Contrary to what Mr. Patten constantly says about IMF monitoring, Thomas Dawson, Director of the IMF's External Relations Department, wrote in a letter to this newspaper on June 17: "the IMF does not monitor foreign assistance to the PA. It simply provides the EU with info about broad developments related to its budget. It does not monitor or control every item in the budget. This obviously is an auditing function that goes far beyond the fund's present mandate."

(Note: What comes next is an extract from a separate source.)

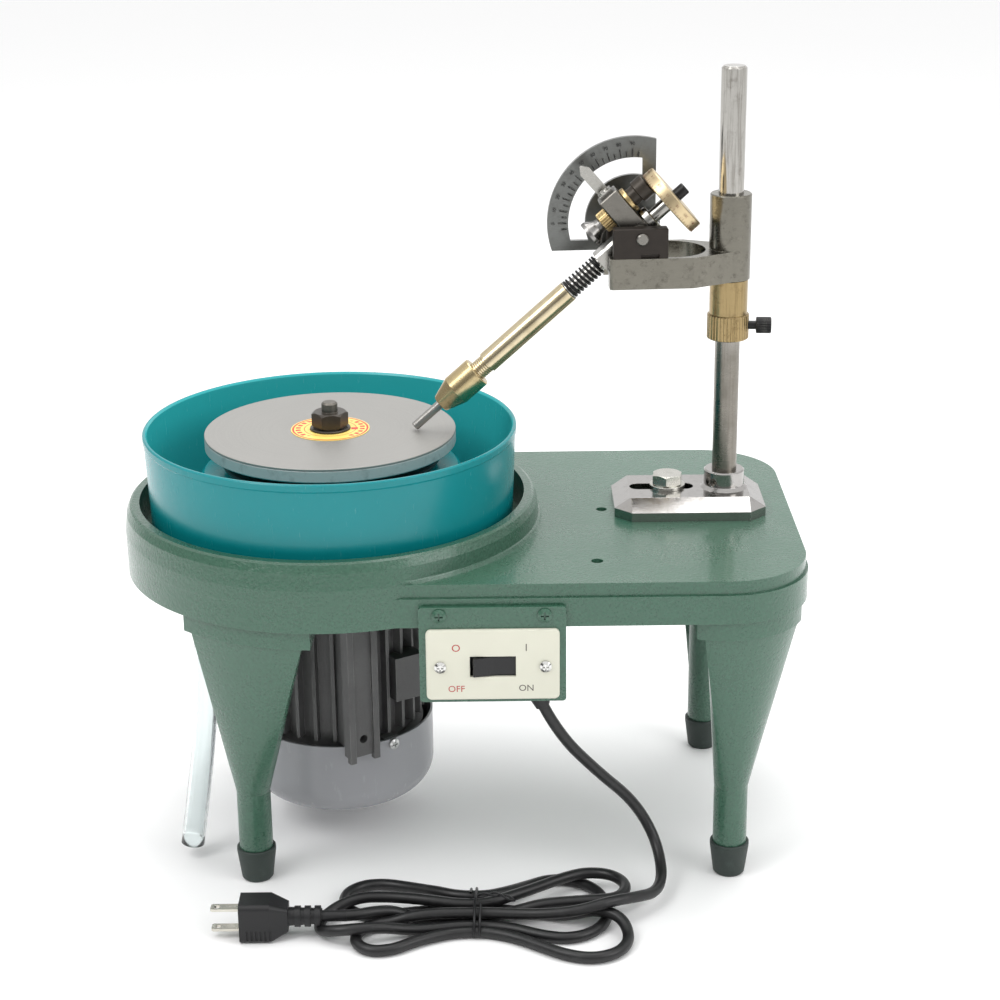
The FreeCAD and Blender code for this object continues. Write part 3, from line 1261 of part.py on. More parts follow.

Even the Palestinians have realized that they need new financial control, and the PA has announced major reforms to improve accountability. Whether those reforms will take place remains to be seen, but it is a good sign that the respected Palestinian Finance Minister Salam Fayyad is to be given control over all funds. Indeed, the apparent pressure for reform within the Palestinian territories -- no doubt in part a response to external pressure -- is one of the most hopeful signs of change from within. To his great credit, Mr. Fayyad has understood this, admitting openly on several occasions that the current system is too open to corruption. Contrary to the claims made by many on the left in the parliament, our initiative is not anti-Palestinian. Quite the reverse, it is the Palestinians who have most to gain by embracing reform and becoming a more credible partner in negotiations. Our initiative was prompted by a simple desire to ensure that EU funds are not misused for corrupt or, more disturbingly, terrorist purposes.

Ironically, I share many of Mr. Patten's views on how best to advance the cause of peace in that region. I hope that in the future the parliament and the commission will work together to ensure real accountability and transparency over how European taxpayers' funds are spent.